PCP outperformed PCA by quite a bit! PCP's relative recovery error on the `L_0` matrix
stood at only `r round(norm(L_0 - pcp_model$L, "F") / norm(L_0, "F") * 100, 2)`%,
compared to an observed relative error of
`r round(norm(L_0 - D_imputed, "F") / norm(L_0, "F") * 100, 2)`% and PCA's relative
error of `r round(norm(L_0 - L_pca, "F") / norm(L_0, "F") * 100, 2)`%.
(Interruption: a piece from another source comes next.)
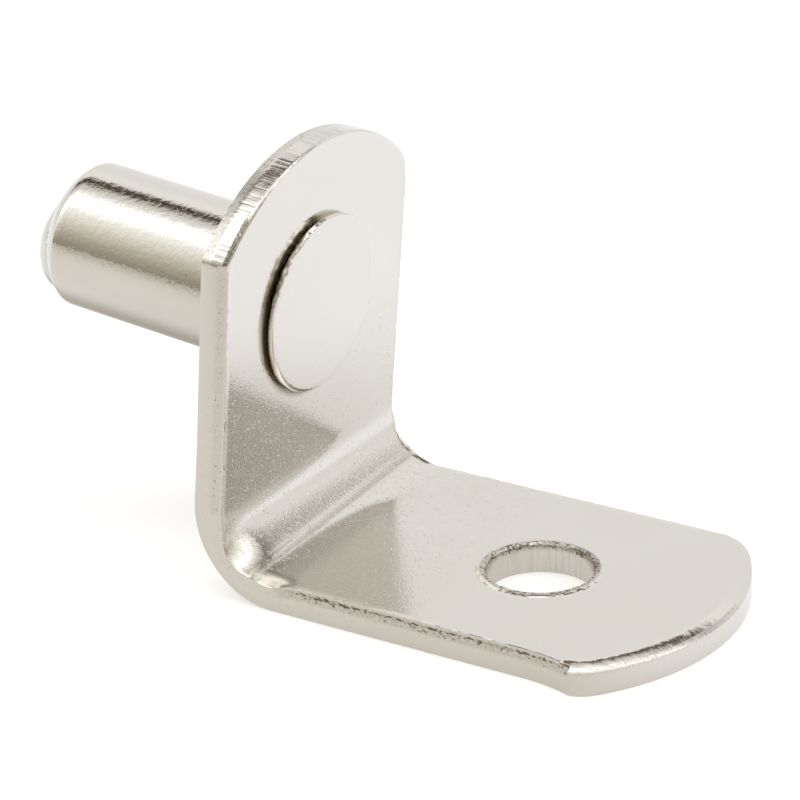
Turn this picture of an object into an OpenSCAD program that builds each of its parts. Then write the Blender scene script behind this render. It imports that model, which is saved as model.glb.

PCP's sparse matrix estimate was only off from the ground truth `S_0` by
`r round(norm(S_0 - pcp_model$S, "F") / norm(S_0, "F") * 100, 2)`%.

## After PCP

We can now pair our estimated `L` matrix with any matrix factorization method of our
choice (e.g. PCA, factor analysis, or non-negative matrix factorization) to extract
the latent chemical exposure patterns (an example of what this looks like is
in `vignette("pcp-applied")`, where non-negative matrix factorization is used to extract
patterns from PCP's `L` matrix). These patterns, along with the isolated outlying
exposure events in `S`, can then be analyzed with any outcomes of interest in
downstream epidemiological analyses.